NY Post Op Ed on Pass/Fail at Yale Conflates Grades with Merit
Recent Yale graduate Esteban Elizondo’s op ed piece in the NYPost criticizes his alms mater’s decision to adopt pass/fail grades in response to an outcry by the Yale Student Senate. His argument is that grades are the best means of identifying “merit”, of determining who in a particular class is superior to everyone else. He concludes his distrust against the pass/fail paradigm with this:
“Meanwhile, don’t believe for a second that these Universal Pass demands are temporary. The real motives for easing standards have nothing to do with coronavirus at all. What students really want is to jettison grading permanently so they don’t have to work so hard. It’s nothing but laziness and virtue signaling disguised as activism.”

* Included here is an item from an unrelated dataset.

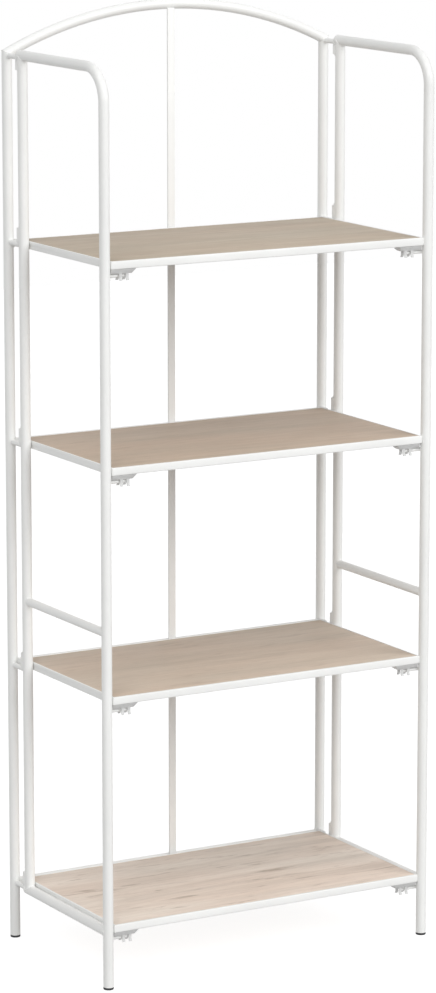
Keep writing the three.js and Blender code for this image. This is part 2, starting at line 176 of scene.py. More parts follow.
def remap(tree, value, low, high, new_low, new_high):
    """A number moved from one range to another."""
    node = tree.nodes.new("ShaderNodeMapRange")
    node.inputs["From Min"].default_value = low
    node.inputs["From Max"].default_value = high
    node.inputs["To Min"].default_value = new_low
    node.inputs["To Max"].default_value = new_high
    tree.links.new(value, node.inputs["Value"])
    return node.outputs["Result"]


def bump(tree, shader, height, strength, distance):
    """Relief on the shader's surface, without any new faces."""
    node = tree.nodes.new("ShaderNodeBump")
    node.inputs["Strength"].default_value = strength
    node.inputs["Distance"].default_value = distance
    tree.links.new(height, node.inputs["Height"])
    tree.links.new(node.outputs["Normal"], shader.inputs["Normal"])


print("tones and roughness follow a noise from", NOISE_LOW, "to", NOISE_HIGH)

# %% [markdown]
# ## Colours as a screen shows them
# Shaders count in linear light, and a paint program counts as the screen does, which makes the same
# grey two different numbers. The finishes are written as screen colours from 0 to 255, since those can
# be held against a picture, and this helper turns them into linear ones by the sRGB rule.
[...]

I am not going to support the main reason the Yale Senate put forth for supporting Pass/Fail but i strenuously object to the notion that Pass/Fail would lead to a world of laziness. I offer two examples of pass/fail testing that are part of our culture that we accept without question: driver’s tests and medical degrees. I have the same kind of driver’s license as someone who failed the exam five times… and the student with the lowest grades in medical school is called “doctor”: the same as the valedictorian. In both cases the “grades” have less to do with merit and more to do with mastery.
The Coronavirus is giving us a chance to examine the value of our grading system. We should use this opportunity to do so and not frame our thinking based on the existing system.